A Second Look

I just got schooled today.  While again surfing my favorite spot on the net, DriveThruRPG.com, I noticed that there was a notification for me.  I’d never seen one of those before, so I checked it out.  Turns out someone was pretty irate with my off-the-cuff dismissal of Numenera, and that fact that I called it crap.  Until that moment, I did consider Numenera crap.  Only, he was right that I based that opinion on only one small part of the whole game.

In Numenera (and its sister publications, The Strange and The Cypher Core Rulebook) , the GM decides the difficulty of action your player might take on a scale of 1-10.  As a player, you must take that difficulty rating, and multiply it by three to find the number (or higher) you must roll on a d20 + Modifiers to succeed.  When I first saw this mechanic, I was confused.  Why on Earth would you have to bother with that second step?  Why not just have the GM establish the difficulty at the higher range first?

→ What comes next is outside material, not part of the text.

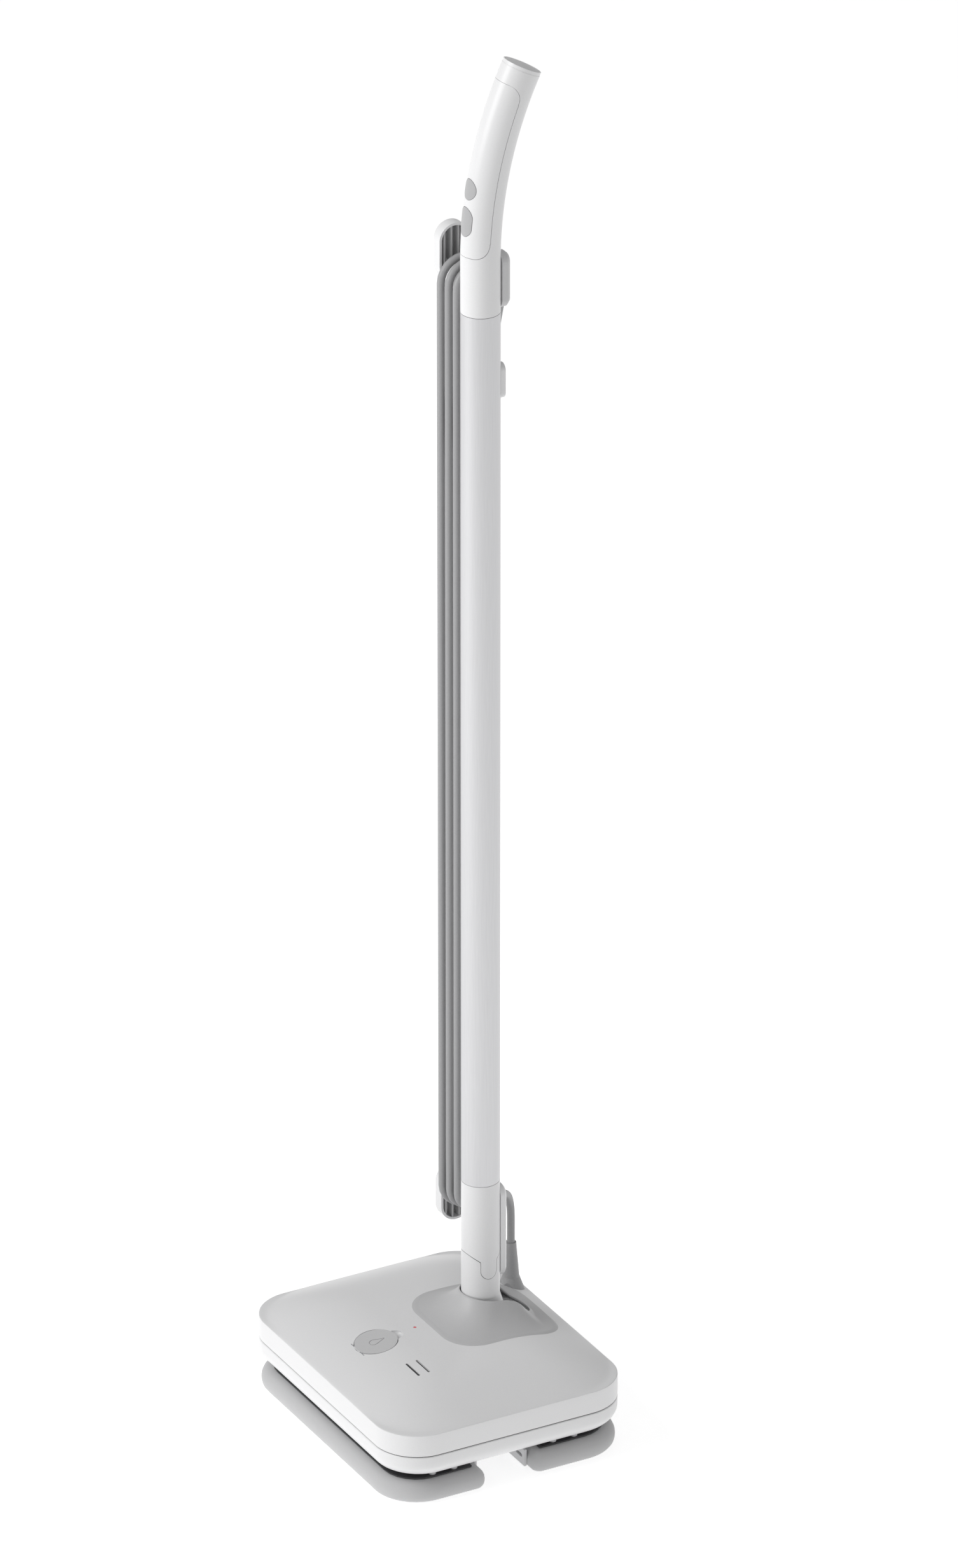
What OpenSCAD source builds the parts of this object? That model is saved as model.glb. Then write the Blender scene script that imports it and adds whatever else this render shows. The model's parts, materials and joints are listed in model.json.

I admit that such a small aspect really turned me off the game right away, and since I was too arrogant at the time (and still am), I didn’t even bother reading the rest of the book, and I went online and gave it a horrible review.  That was the worst possible thing I could have done.  I attacked a game for no good reason at all, and that review might have prevented someone from purchasing that product.

Our hobby is dying already… I don’t want to push that timeline forward any.  With the proliferation of file-sharing, sales of print or PDF RPG books are falling.  It’s already hard enough to make money in this business.  So the last thing I want to do is promote not buying a game.

Don’t get me wrong, though… I won’t support products that are truly awful, regardless.  There are plenty of examples of very poorly put together games and supplements out there.  There’s no need to slur the good ones.

So I’m going to take another good look at Numenera, try to overcome my own bias and read it from another perspective.  If you haven’t read it yet, I suggest you do, too.